Alternative Hypothesis (H₁): The population mean flavor score is less than 7.8.

Note: The flavor column in the coffee_quality dataset represents the flavor quality score of the coffee samples. This score evaluates the taste characteristics of the coffee, including its richness, balance, and complexity. The scores are typically given by coffee experts or through sensory evaluation processes and can range on a scale (from 0 to 10), where higher scores indicate better flavor quality.

In [None]:
coffee_quality['flavor']

1. Define Hypothesized Mean:

Set the hypothesized population mean for the flavor column to 7.8 and store it in the variable flavor_mean.

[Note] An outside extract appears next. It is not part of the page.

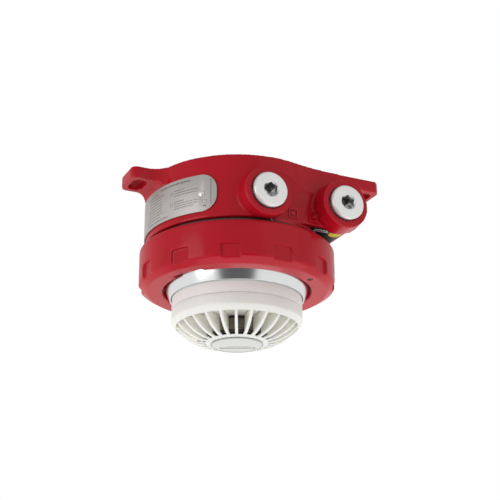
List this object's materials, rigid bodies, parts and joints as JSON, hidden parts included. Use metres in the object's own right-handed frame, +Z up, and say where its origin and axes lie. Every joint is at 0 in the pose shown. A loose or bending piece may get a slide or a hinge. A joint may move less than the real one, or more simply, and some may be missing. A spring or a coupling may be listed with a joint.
{
  "type": "heat detector",
  "caption": "Flameproof ceiling heat detector: cast enclosure with mounting lugs and plugged cable entries, threaded cover ring, metal carrier and finned plug-in sensing head.",
  "frame": {"origin": "centre of the flat mounting face, on the axis of the round body", "axes": "+Z points up into the ceiling along the body's axis, -Y is the way the two cable entries face"},
  "size_m": [0.1848, 0.1732, 0.1253],
  "materials": {
    "red_paint": "glossy stoved enamel over cast aluminium",
    "black_rubber": "smooth black seal rubber",
    "black_steel": "blackened steel",
    "nickel": "bright nickel plate",
    "brushed_plate": "brushed stainless plate with etched marks",
    "black_tag": "black foil tag",
    "aluminium": "turned aluminium",
    "white_plastic": "warm white moulded plastic",
    "brass": "bright brass",
    "brown_screen": "fine woven steel screen",
    "black_plastic": "matt black moulding",
    "green_board": "solder-masked board",
    "grey_plastic": "grey terminal moulding",
    "clear_plastic": "clear light pipe",
    "bead_glass": "glass-coated bead",
    "white_label": "printed disc"
  },
  "bodies": {
    "housing": {"base_contact_1": "brass", "base_contact_2": "brass", "base_contact_3": "brass", "base_contact_4": "brass", "base_screw_1": "nickel", "base_screw_2": "nickel", "base_terminal_screw_1": "nickel", "base_terminal_screw_2": "nickel", "base_terminal_screw_3": "nickel", "base_terminal_screw_4": "nickel", "board_screw_1": "nickel", "board_screw_2": "nickel", "board_screw_3": "nickel", "board_standoff_1": "nickel", "board_standoff_2": "nickel", "board_standoff_3": "nickel", "carrier_ring": "aluminium", "carrier_screw_1": "black_steel", "carrier_screw_2": "black_steel", "carrier_screw_3": "black_steel", "detector_base": "white_plastic", "enclosure_body": "red_paint", "inner_earth_screw": "brass", "inner_earth_washer": "nickel", "nameplate": "brushed_plate", "nameplate_rivet_left": "nickel", "nameplate_rivet_right": "nickel", "outer_earth_screw": "brass", "outer_earth_washer": "nickel", "terminal_block_1": "grey_plastic", "terminal_block_2": "grey_plastic", "terminal_board": "green_board", "underside_tag": "black_tag"},
    "cover_travel": {"cover_seal_ring": "black_rubber"},
    "cover": {"cover_ring": "red_paint"},
    "cover_lock": {"cover_set_screw": "black_steel"},
    "left_plug_travel": {"entry_plug_washer_left": "black_rubber"},
    "left_plug": {"entry_plug_left": "nickel"},
    "right_plug_travel": {"entry_plug_washer_right": "black_rubber"},
    "right_plug": {"entry_plug_right": "nickel"},
    "head_travel": {"head_collar": "white_plastic"},
    "head": {"head_board": "green_board", "head_contact_stud_1": "brass", "head_contact_stud_2": "brass", "head_contact_stud_3": "brass", "head_contact_stud_4": "brass", "head_inner_plate": "white_plastic", "head_label": "white_label", "head_shell": "white_plastic", "insect_screen": "brown_screen", "led_light_pipe": "clear_plastic", "sensing_chamber": "black_plastic", "thermistor_1": "bead_glass", "thermistor_2": "bead_glass"}
  },
  "joints": [
    {"name": "cover_travel", "type": "slide", "parent": "housing", "child": "cover_travel", "axis": [0, 0, -1], "range_m": [0, 0.0161]},
    {"name": "cover_turn", "type": "hinge", "parent": "cover_travel", "child": "cover", "pos_m": [0, 0, -0.07], "axis": [0, 0, -1], "range_deg": [0, 2880]},
    {"name": "set_screw_turn", "type": "hinge", "parent": "cover", "child": "cover_lock", "pos_m": [0.03568, -0.05095, -0.082], "axis": [0, 0, -1], "range_deg": [0, 720]},
    {"name": "left_plug_travel", "type": "slide", "parent": "housing", "child": "left_plug_travel", "axis": [0, -1, 0], "range_m": [0, 0.0128]},
    {"name": "left_plug_turn", "type": "hinge", "parent": "left_plug_travel", "child": "left_plug", "pos_m": [-0.0105, -0.078, -0.0317], "axis": [0, -1, 0], "range_deg": [0, 3060]},
    {"name": "right_plug_travel", "type": "slide", "parent": "housing", "child": "right_plug_travel", "axis": [0, -1, 0], "range_m": [0, 0.0128]},
    {"name": "right_plug_turn", "type": "hinge", "parent": "right_plug_travel", "child": "right_plug", "pos_m": [0.053, -0.078, -0.0305], "axis": [0, -1, 0], "range_deg": [0, 3060]},
    {"name": "head_travel", "type": "slide", "parent": "housing", "child": "head_travel", "axis": [0, 0, -1], "range_m": [0, 0.03]},
    {"name": "head_turn", "type": "hinge", "parent": "head_travel", "child": "head", "pos_m": [0, 0, -0.1], "axis": [0, 0, -1], "range_deg": [0, 20]}
  ],
  "couplings": [
    {"joint": "cover_travel", "follows": "cover_turn", "m_per_rad": 0.00031831},
    {"joint": "left_plug_travel", "follows": "left_plug_turn", "m_per_rad": 0.00023873},
    {"joint": "right_plug_travel", "follows": "right_plug_turn", "m_per_rad": 0.00023873}
  ]
}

2. Perform One-Sample t-Test:

Use the ttest_1samp function from the scipy.stats module to perform a one-sample t-test.

The test will compare the sample mean of the flavor column in the coffee_quality DataFrame to the hypothesized mean (7.8).

Drop any missing values from the flavor column using .dropna().

Set the alternative parameter to 'less' to test the alternative hypothesis that the population mean is less than the hypothesized mean.

3. Store Test Results:

Store the t-statistic and p-value returned by the ttest_1samp function in the variables t_stat and p_value, respectively.

4. Print Results:

Print the t-statistic and p-value using formatted strings.

Expected output:

T-statistic: -2.8437004395767462

P-value: 0.0024543417348696964

In [None]:

# Task 3
# One-sample t-test checking for evidence that mu flavor < 7.8
#<your code goes here>

flavor_mean = 7.8
t_stat, p_value = stats.ttest_1samp(
  coffee_quality['flavor'].dropna(), 
  flavor_mean,
  alternative='less')

print(f"T-statistic: {t_stat}")
print(f"P-value: {p_value}")


Analysis:
The T-statistic being negative suggests that the sample mean is less than the hypothesized mean.

The P-value (0.0025) is much smaller than the common significance level (e.g., 0.05), indicating that the observed difference is highly unlikely to have occurred by chance.

Conclusion:

Since the p-value is significantly less than 0.05, we reject the null hypothesis. This suggests strong evidence that the population mean flavor score is less than 7.8.